Actually my speculation was wrong, and the bugs were pretty typically dumb, of not much interest; but what might be interesting is a debugging method I wrote while trying to figure out what was going on. This method displays the distance of every Landmark object from a specified DbGeography object (point, line, polygon etc). It's pretty obvious code, but it was handy in brute force debugging. I'd suspect you would need to filter it once your set of Landmarks (or other Spatial object) became too numerous.
static void getLandmarkDistancesFromGeography(SeattleLandmarksEntities context, DbGeography geo, string Name)
{
var landmarks2 =
from l in context.Landmarks
select new
{
Name = l.LandmarkName,
Distance = l.Location.Distance(geo) / 1609.344
};
Console.WriteLine("\nLandmark distances from " +
Name );
foreach (var loc in landmarks2)
{
Console.WriteLine("\t" + loc.Name + " (" + loc.Distance + ")");
}
}
And the calls to this, which enabled me to figure out my problem, looked like this: note how you can call it with a variety of spatial objects.
getLandmarkDistancesFromGeography(context, person.Location, person.Name);
getLandmarkDistancesFromGeography(context, context.Landmarks.Find(15).Location, context.Landmarks.Find(15).LandmarkName);
getLandmarkDistancesFromGeography(context, context.Landmarks.Find(16).Location, context.Landmarks.Find(16).LandmarkName);
getLandmarkDistancesFromGeography(context, context.Line.Find(1).LineLocation, context.Line.Find(1).LineName);
The next thing I'd like to verify is that finding the distance from a line works when the line consists of more than two points. This will clearly be the real-world situation with most representations of roads and freeways.
So let's create a line consisting of two line segments. We want each segment to have Landmarks that it will or will not select, exclusive of the other segment, so the distance function is doing a bit more work. Here's the code, which gets added to the SeattleLandmarkSeed.cs file.
var line2 = new Line
{
LineID = 2,
LineName = "Queen Anne Through Downtown",
LineLocation = DbGeography.Parse("LINESTRING(-122.349755 47.647494, -122.352842 47.6186, -122.334571 47.604009 )")
};
.......
context.Line.Add(line2);
Executing the sample, we find via SSMS that the Line table now has two rows.

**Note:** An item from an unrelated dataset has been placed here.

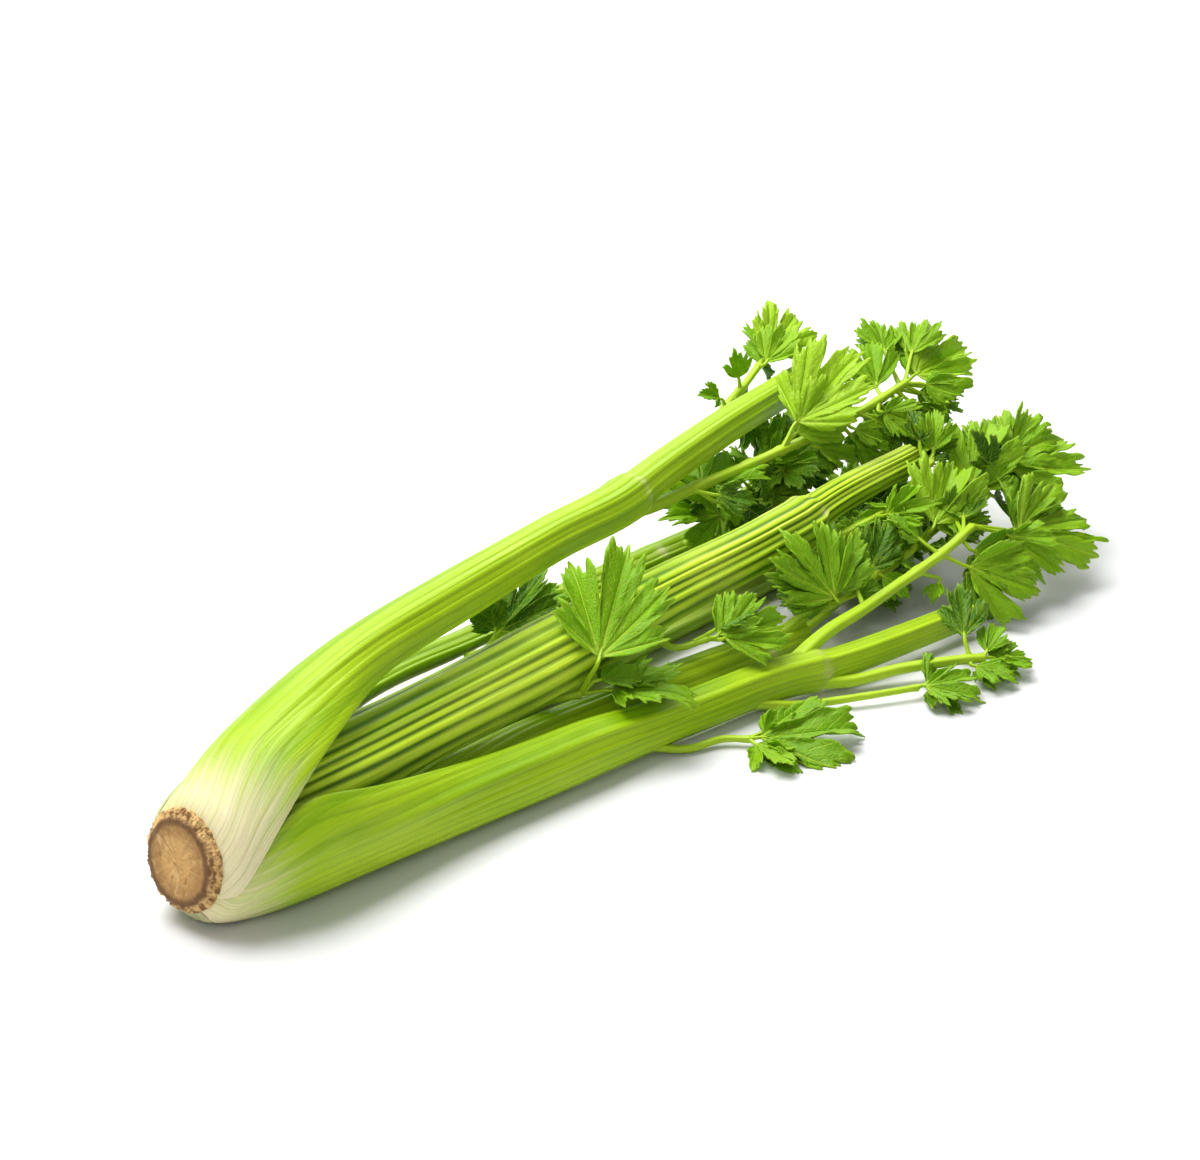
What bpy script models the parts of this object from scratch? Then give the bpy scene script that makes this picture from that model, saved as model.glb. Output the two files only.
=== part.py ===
"""A head of celery lying on its side, modelled in metres with +Z up and the cut root end at -X.

The crown is the cut plate that all stalks grow from. Each stalk is a ribbed, channelled solid swept
through hand-set stations, and each leafy spray is a thin stem fused with its lobed leaf blades.
"""

import math

import bmesh
import bpy
from mathutils import Quaternion, Vector

MM = 0.001

# Driving dimensions, in millimetres and degrees
BUTT = Vector((-216.0, -14.0, 23.0))  # centre of the cut face at the root end
BUTT_TILT = 10.0  # the cut is not square: its face looks this much upwards
BUTT_YAW = -5.0  # and this much to the front
FACE_NORMAL = Vector(
    (
        -math.cos(math.radians(BUTT_TILT)) * math.cos(math.radians(BUTT_YAW)),
        math.cos(math.radians(BUTT_TILT)) * math.sin(math.radians(BUTT_YAW)),
        math.sin(math.radians(BUTT_TILT)),
    )
)
LEAN_END = -172.0  # up to here the stalks' sections lean with the cut face, less and less
LEAN_LENGTH = 34.0
CUT_FACE_RADIUS = 14.5
CORK_RADIUS = 17.6
CORK_BULGE = 0.2  # the corky ring widens this much towards its back
CROWN_SIDES = 24
CORE = ((12.6, 5.0), (8.3, 20.0), (5.0, 32.0), (2.5, 40.0), (0.0, 43.0))  # radius and depth behind the cut
MARGIN_SHARE = 0.4  # a stalk's wall at its thin margins, as a share of the wall at its back
RIB_HEIGHT = 0.9
RIB_FULL_RADIUS = 12.0  # on a slimmer stalk the ribs are lower in proportion
SKIN_DEPTH = 0.3  # the grooves lie this much inside a stalk's stated radius
CHANNEL = (0.98, 0.6, 0.0, -0.6, -0.98)  # where the inner side has its corners, as shares of the half angle
BLADE_THICKNESS = 0.8
JOIN_SOLVER = "MANIFOLD"
STEP_LENGTHS = (11.0, 28.0)  # stations further apart than these get one and two more between them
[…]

Let's see all the Landmarks within a half mile of this Line. And, so the code doesn't get too strung out, lets refactor by creating a new method. Here's the new method:
private static void FindLandmarksNearLine(SeattleLandmarksEntities context, int lineID, double DistanceInMiles)
{
var line = context.Line.Find(lineID);
var distanceInMeters2 = DistanceInMiles * 1609.344;
var landmarks2 =
from l in context.Landmarks
where l.Location.Distance(line.LineLocation) < distanceInMeters2
select new
{
Name = l.LandmarkName,
Distance = l.Location.Distance(line.LineLocation),
Limit = distanceInMeters2,
Address = l.Address
};
Console.WriteLine("\nLandmarks within " + DistanceInMiles + " mile(s) of " +
line.LineName + "'s location: (limit in meters: ");
foreach (var loc in landmarks2)
{
Console.WriteLine("\t" + loc.Name
+ " (" + loc.Address + ")"
+ "\t" + " (" + loc.Distance + ")"
+ "\t" + " (" + loc.Limit + ")"
);
}
}
And here is how it is called:
FindLandmarksNearLine(context, 1, 2.5);
FindLandmarksNearLine(context, 2, 0.5);
Now the only problem is, we need to add a couple of Landmarks so that each segment of the line will have Landmarks that it does select, and Landmarks that it does not select. So we do the following, in th SeattleLandmarksSeed.cs file.

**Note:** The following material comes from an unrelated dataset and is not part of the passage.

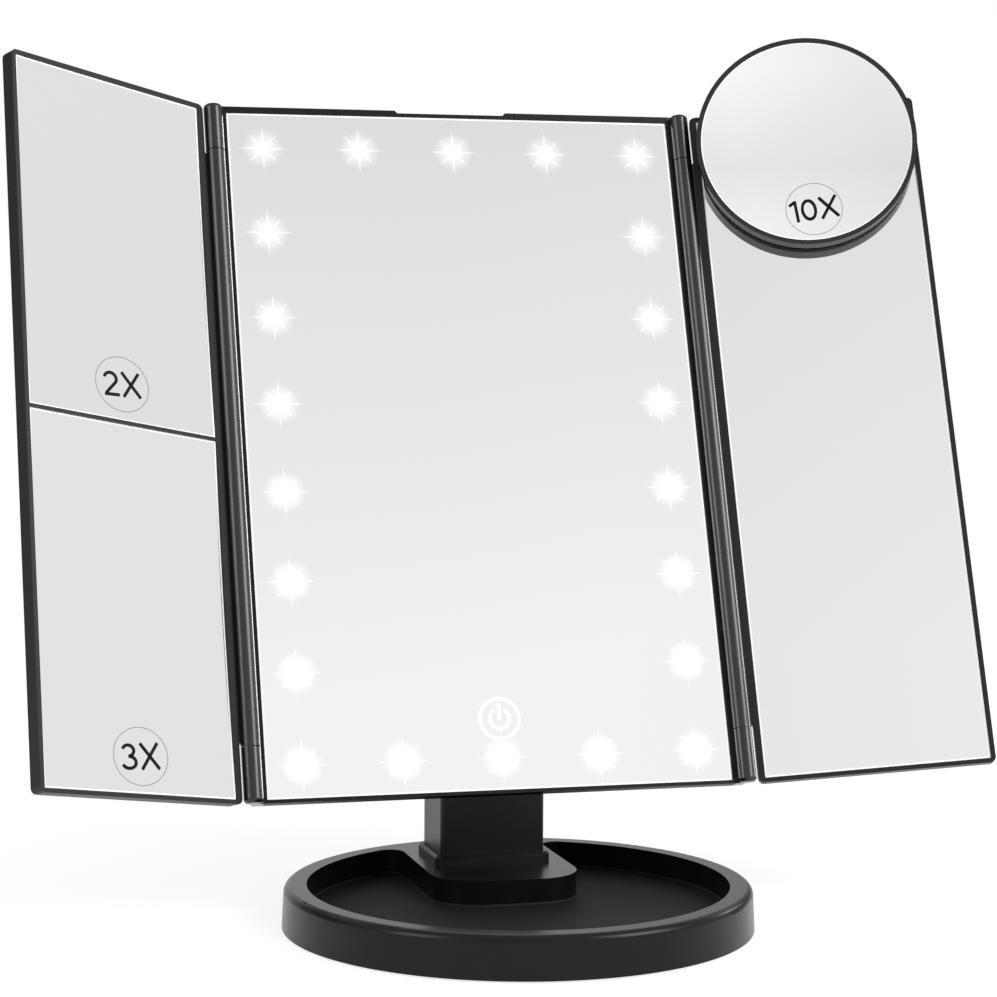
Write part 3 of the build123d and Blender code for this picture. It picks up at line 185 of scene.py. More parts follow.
def fine_texture(tree, grain, height):
    """Bump normal from an even grain: grain and height in millimetres.

    The grain that a mould, a cut or a plating leaves is about 0.05 to 0.1 mm wide, too fine to
    show. The materials that use this get a coarser one, at a height that only softens its
    highlights.
    """
    here = add(tree, "TexCoord").outputs["Object"]
    noise = add(tree, "TexNoise", Vector=here, Scale=1 / (grain * MM))
    return add(tree, "Bump", Strength=1.0, Distance=height * MM, Height=noise)


NOISE = {"From_Min": 0.3, "From_Max": 0.7}  # where nearly all of a noise lies


def mottled(tree, size, low, high):
    """Wanders between two numbers over patches of a size in millimetres."""
    here = add(tree, "TexCoord").outputs["Object"]
    noise = add(tree, "TexNoise", Vector=here, Scale=1 / (size * MM), Detail=3.0)
    return add(tree, "MapRange", Value=noise, **NOISE, To_Min=low, To_Max=high)


# --------------------------------------------------------------------------- plastics
ABS_BLACK = ("#08080a", "#0c0c0e")
ABS_GREY = ("#18181b", "#1e1e22")
ABS_IOR = 1.54
ABS_PATCH, ABS_SHEEN_PATCH = 18, 30       # its colour and its sheen wander over patches this wide
BEZEL_ROUGH, BARREL_ROUGH, BARREL_SKIN_ROUGH = 0.4, 0.32, 0.2
TRAY_RIM_ROUGH, TRAY_FLOOR_ROUGH = 0.27, 0.66


def abs_colour(tree, colours):
    """Colour of ABS: it wanders between two close shades, as the pigment does."""
    dark, light = (linear(colour) for colour in colours)
    mixed = add(tree, "Mix", MIX_COLOURS, i0=mottled(tree, ABS_PATCH, 0, 1), i6=dark, i7=light)
    return mixed.outputs[2]


def moulded_abs(name, colours, roughness, specular, grain, height):
    """Black ABS, injection moulded.

    To the eye it is near black, with the soft and slightly uneven sheen of its mould.
    """
    material, tree = new_material(name)
    shader = add(
        tree,
        "BsdfPrincipled",
        Base_Color=abs_colour(tree, colours),
        Roughness=mottled(tree, ABS_SHEEN_PATCH, roughness - 0.03, roughness + 0.03),
        IOR=ABS_IOR,
        Specular_IOR_Level=specular,
        Normal=fine_texture(tree, grain, height),
    )
    add(tree, "OutputMaterial", Surface=shader)
    return material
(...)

var landmark17 = new Landmark
{
LandmarkID = 17,
Address = "",
Location = DbGeography.Parse("POINT(-122.34727 47.64677)"),
LandmarkName = "Aurora Bridge"
};
....
context.Landmarks.Add(landmark17);
Now each segment of the line has Landmarks that get selected and that don't.
If we were at the stage of doing thorough testing, we'd try adding a Line with a large number of segments, but that's for later.
Polygons
The final bit of spatial SQL to test is polygons: can we select all the Landmarks within a given polygon?

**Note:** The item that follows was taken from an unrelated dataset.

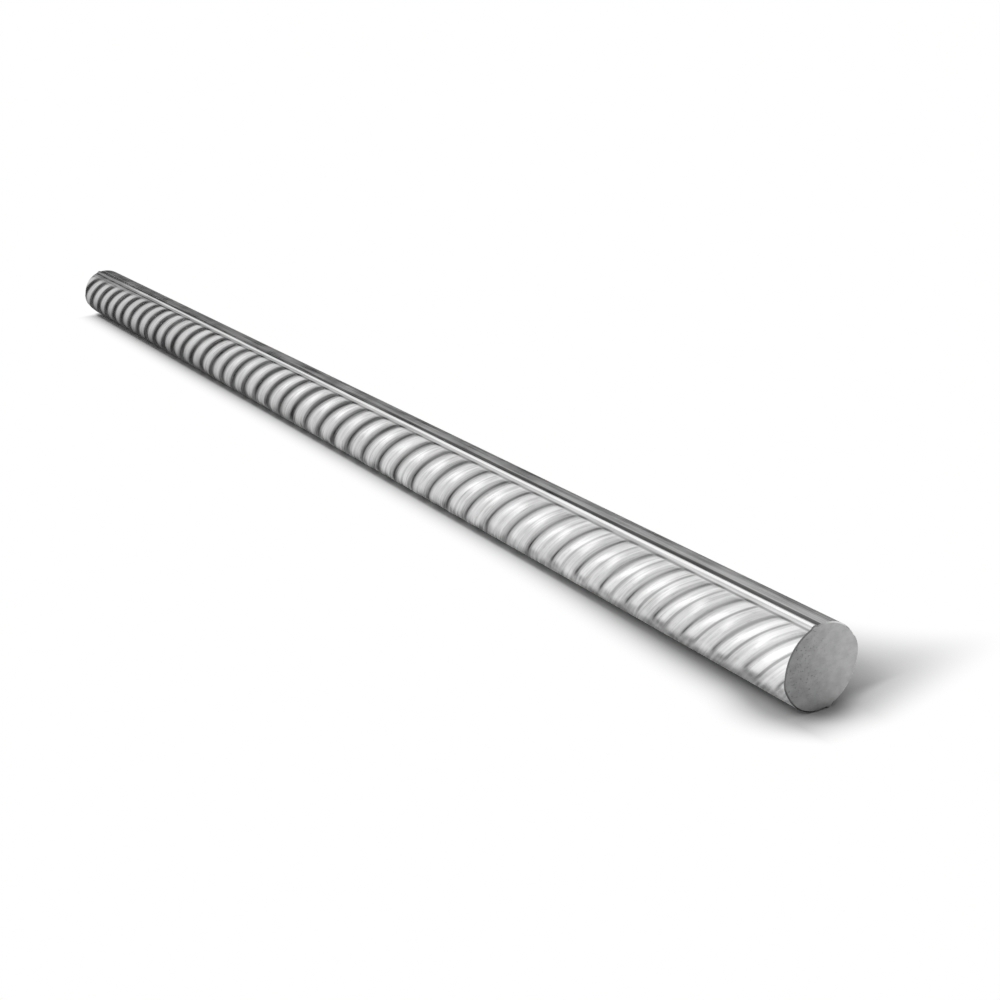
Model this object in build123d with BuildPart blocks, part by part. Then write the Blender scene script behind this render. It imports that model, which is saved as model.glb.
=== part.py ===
from build123d import *
import os
from math import acos, degrees

# One straight length of ribbed reinforcing bar, hot rolled in one piece and sawn square
# at both ends. Millimetres. X runs along the bar, Z is up, and the origin is on the
# floor under the middle of the bar.

# Bar of nominal diameter 20: the round core under the ribs, and the cut length
core_diameter = 19.3
bar_length = 450.0

# Two ribs run the whole length, opposite each other. Each is a rounded bead that the
# gap between the rolls leaves, blended into the core along both sides.
rib_height = 0.4
rib_crown_radius = 1.0
rib_root_radius = 0.8

# The saw leaves a small break on the rim of each end
end_break = 0.3

core_radius = core_diameter / 2
rib_tip_radius = core_radius + rib_height
crown_centre_radius = rib_tip_radius - rib_crown_radius

# Unheld on a level floor the bar lies on its core and on the lower rib, so that rib
# stands off the vertical by the angle at which both touch the floor, and the upper rib
# leans towards -Y by the same angle.
rest_roll = degrees(acos((core_radius - rib_crown_radius) / crown_centre_radius))
upper_rib_angle = 90 + rest_roll
axis_height = core_radius

section_plane = Plane.YZ.offset(-bar_length / 2)

with BuildPart() as ribbed_bar:
    with BuildSketch(section_plane) as section:
        with Locations((0, axis_height)):
            Circle(core_radius)
            with PolarLocations(crown_centre_radius, 2, start_angle=upper_rib_angle):
                Circle(rib_crown_radius)
        fillet(section.vertices(), radius=rib_root_radius)
    extrude(amount=bar_length)
    sawn_ends = ribbed_bar.faces().filter_by(Axis.X)
    chamfer(sawn_ends.edges(), length=end_break)

ribbed_bar.part.label = "ribbed_bar"

os.makedirs("parts", exist_ok=True)
export_step(ribbed_bar.part, "parts/ribbed_bar.step")

print("rest roll, degrees:", round(rest_roll, 2))
print("box:", ribbed_bar.part.bounding_box())
print("volume, mm3:", round(ribbed_bar.part.volume, 1))
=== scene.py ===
import math

import bmesh
import bpy
import numpy as np
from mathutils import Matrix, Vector


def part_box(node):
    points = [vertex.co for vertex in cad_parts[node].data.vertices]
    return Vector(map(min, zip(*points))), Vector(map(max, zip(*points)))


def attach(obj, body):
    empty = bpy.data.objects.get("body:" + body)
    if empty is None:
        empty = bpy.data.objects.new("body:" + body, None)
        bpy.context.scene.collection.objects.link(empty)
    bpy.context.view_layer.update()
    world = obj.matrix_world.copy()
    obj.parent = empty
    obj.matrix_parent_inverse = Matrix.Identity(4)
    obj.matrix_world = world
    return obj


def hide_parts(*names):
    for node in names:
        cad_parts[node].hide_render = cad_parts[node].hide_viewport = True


# One length of ribbed reinforcing bar, lying on a pale floor. Metres; X runs along the
# bar, the sawn end that faces the camera is at +X, and the camera stands on the -Y side.

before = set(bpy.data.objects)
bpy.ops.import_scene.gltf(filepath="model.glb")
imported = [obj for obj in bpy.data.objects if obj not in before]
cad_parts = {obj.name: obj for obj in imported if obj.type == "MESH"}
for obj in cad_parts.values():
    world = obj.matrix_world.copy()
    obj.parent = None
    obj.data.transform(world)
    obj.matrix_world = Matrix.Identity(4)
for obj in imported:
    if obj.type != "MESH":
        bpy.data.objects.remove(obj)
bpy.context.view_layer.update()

MM = 0.001
DEGREE = math.radians(1)
NODE = "ribbed_bar"

# The bar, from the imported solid: its length, its axis and the radius that touches the floor
bar_low, bar_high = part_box(NODE)
HALF_LENGTH = (bar_high.x - bar_low.x) / 2
AXIS_Z = (bar_high.z + bar_low.z) / 2
CORE_R = (bar_high.z - bar_low.z) / 2
NEAR_X, FAR_X = HALF_LENGTH, -HALF_LENGTH

# Lengthwise ribs: rounded beads, at the roll at which the bar rests on one of them
BEAD_HEIGHT = 0.4 * MM
BEAD_CROWN_R = 1.0 * MM
BEAD_ROOT_BLEND = 0.12 * MM
REST_ROLL = math.acos((CORE_R - BEAD_CROWN_R) / (CORE_R + BEAD_HEIGHT - BEAD_CROWN_R))

# Angles run round the bar from the camera's side (0) over the top (a quarter turn). The side
# angle is halfway between the two beads.
BEAD_ANGLES = (math.pi / 2 - REST_ROLL, 3 * math.pi / 2 - REST_ROLL)
SIDE_ANGLE = BEAD_ANGLES[0] - math.pi / 2

# Slanted ribs: one row on each side between the beads, repeated along the bar. They are
# counted from the place this far behind the near end, at this angle round the bar.
RIB_PITCH = 10.0 * MM
RIB_SLANT = 46.3 * DEGREE
RIB_FIRST = 5.03 * MM
RIB_FIRST_ANGLE = 0.5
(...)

First we create a polygon that includes some but not all Landmarks, with this code.
Non-SQL Features
BING Maps
To verify the results of the above code, I thought it would be nice to use Bing Maps to plot all the Landmarks, and the Line (and Polygon). I spent about an hour searching on Bing Maps, and am satisfied this can be done, but did not find a quick app I could modify to do this. I did learn enough to be satisfied that it is feasible to use maps as a spatial interface, which was the goal at the point in the project.
Availability of Data
I discovered a blog discussing Spatial data available from the US Census Bureau. The author actually imported the data for a specific county into SQL Server, and provides sample code, including:
- how to import the data
- sample queries against it
In addition, by word of mouth I have heard of numerous other government sources of public domain spatial data. So another feasibility goal is satisfied: the free availability of a "nice" subset of spatial data.
Photos and Residential Sales data
Photos remain to be investigated. There are possible legal issues involved that at least need to be investigated (see issues in Europe with Google's street view photos) and resolved.
Residential sales data is a more specialized subset that we'll investigate later.